Volatility derivatives are complex financial instruments that may attract regulatory scrutiny.

• Classification Risk: Regulators may classify these contracts as securities or swaps, subjecting the protocol and its users to licensing, reporting, and compliance requirements.
• Jurisdictional Bans: Users in certain jurisdictions may be prohibited from accessing these products, leading to access restrictions or protocol geo-blocking.
• Tax Treatment: The tax treatment of gains/losses and funding payments from volatility contracts is often unclear and varies by jurisdiction.

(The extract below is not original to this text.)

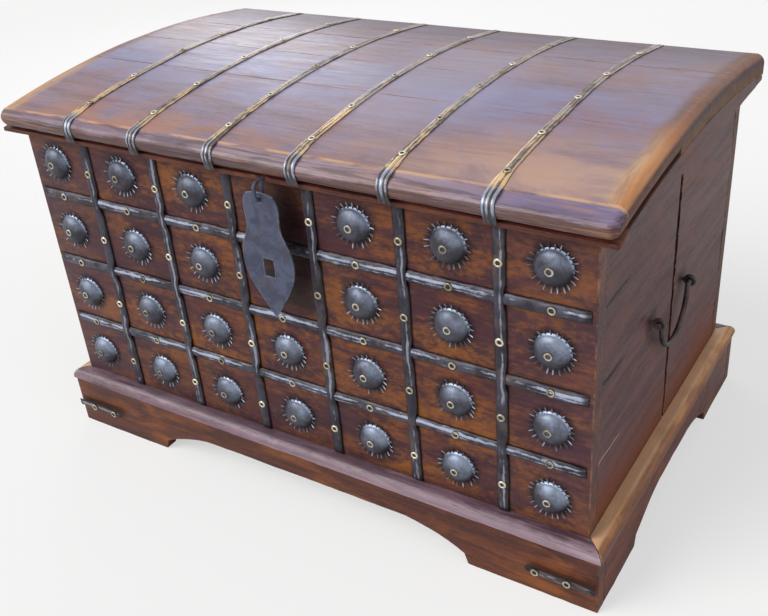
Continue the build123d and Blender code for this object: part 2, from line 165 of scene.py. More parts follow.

The funding rate is a periodic payment between long and short traders in a perpetual contract, used to tether the contract's price to the underlying index. In a Perpetual Volatility Contract:

• When the contract price is above the spot volatility index, longs pay shorts.
• When the contract price is below the index, shorts pay longs. This mechanism, paid every 1-8 hours, prevents persistent price divergence from the tracked index, eliminating the need for an expiration date.

To ensure solvency, traders must post collateral (margin). Positions are automatically liquidated if the maintenance margin requirement is breached due to adverse price moves. Key components:

• Initial Margin: Collateral required to open a position.
• Maintenance Margin: Minimum collateral level to keep a position open.
• Liquidation Engine: An automated process that closes undercollateralized positions, often via a liquidation auction or keeper network, to repay the counterparty and prevent system losses.

A synthetic asset is an on-chain token that mirrors the price performance of another asset without requiring direct ownership. A Perpetual Volatility Contract is a synthetic derivative that tracks a volatility index. It is created through collateralized debt positions (CDPs) or minting/burning mechanisms against pooled collateral, allowing users to gain exposure to pure volatility as an asset class without holding the underlying index components.